The reason steel castings were used at those critical connection points is that there are tremendous forces that have to be transmitted between those tubular members, particularly in the event of an earthquake. It’s very complex from a geometric perspective. With castings, we’re able to address that geometry, address those loads and also do it gracefully, which is important because that steel exoskeleton is architecturally exposed structural steel, so it’s visible in the finished condition while also performing a very important structural function.

Q: What’s one last grain of wisdom or key takeaway you’d like to share?           

A: As with any design guidelines, tubular connections have certain ranges of applicability, and there are ranges that are defined in the code that can be very restrictive from a design perspective. So if intersecting angles of tubular members are very tight, you could run into a situation, for example, where the code simply says you can’t address that connection using a conventional tube-to-tube connection. Other concerns include local connection limit states or stiffness that can end up governing and driving steel tonnage in the structure. So users of tubular steel should really consider castings anytime they’re running into challenges where their connections are driving member selection.

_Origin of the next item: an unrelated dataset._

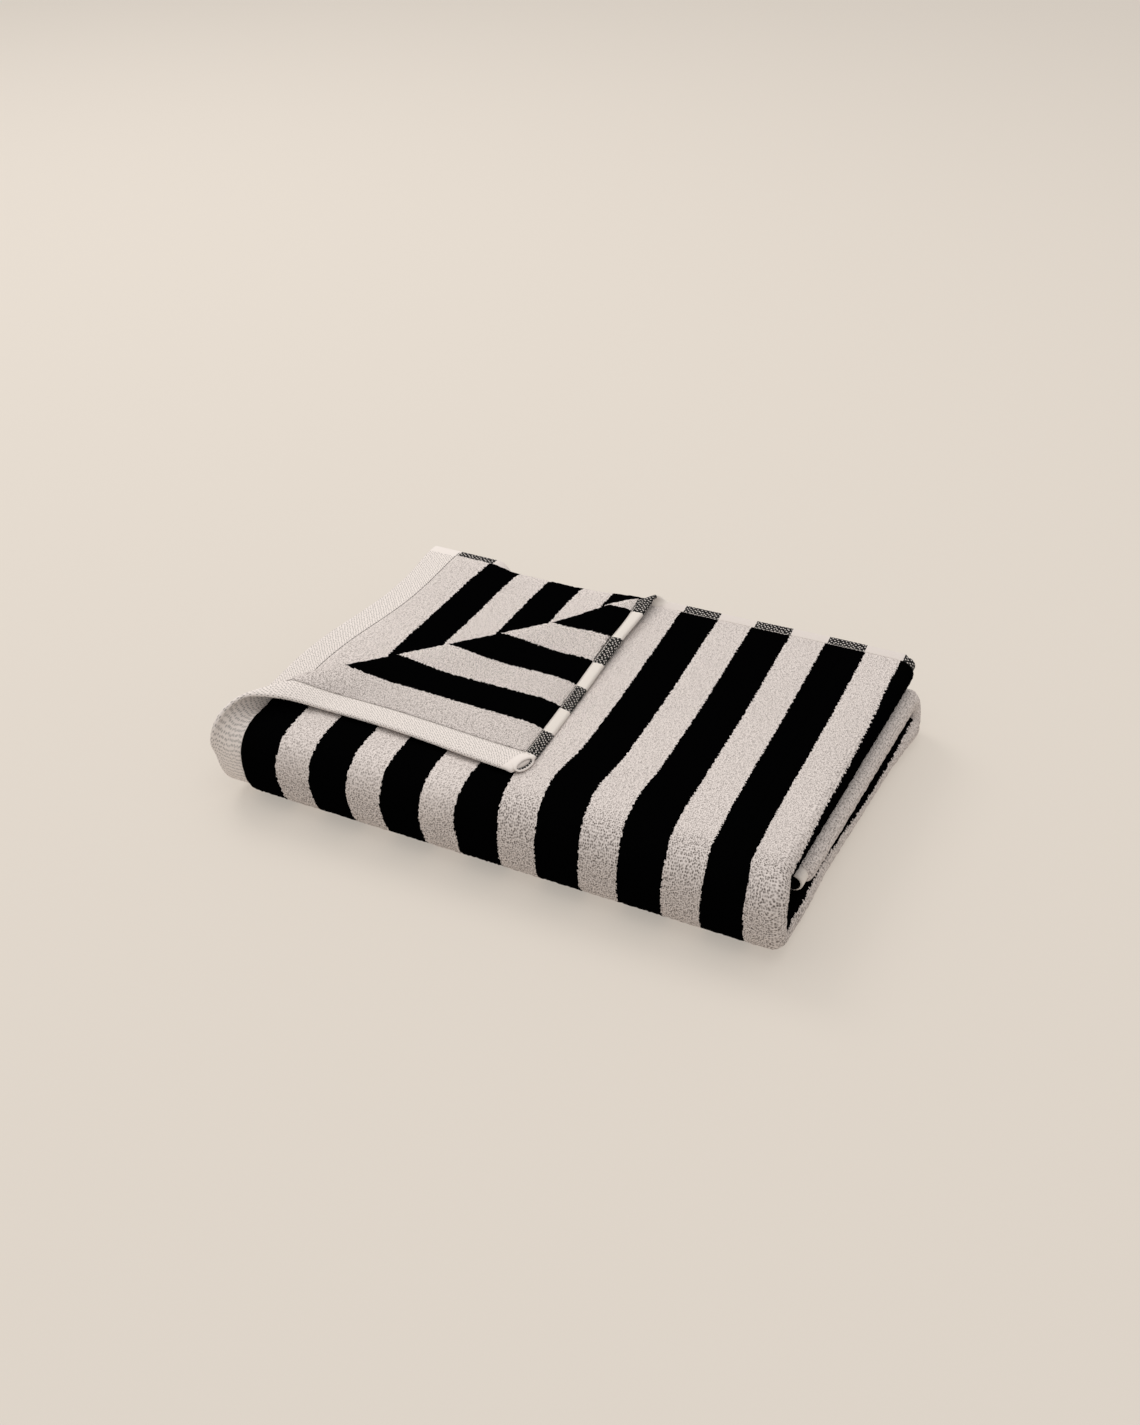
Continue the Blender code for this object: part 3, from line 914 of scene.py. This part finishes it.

People often ask, “What are the economics of castings? When do castings make sense?” The short answer is that while castings, on a per-ton basis, are more expensive than conventional fabricated connections, cast connections are typically lighter than their fabricated alternates. And when you use castings, you not only save tonnage in the connections, you can also significantly reduce tonnage in the entire structure. That’s why asking whether a cast or fabricated connection is more expensive misses the point because castings can provide tremendous overall project cost savings by reducing the tonnage of the structures they’re used in and by simplifying construction and fabrication. And since cast connections are better optimized and outperform fabricated connections, their use results in structures that are more resilient, longer lasting, better performing and more rational.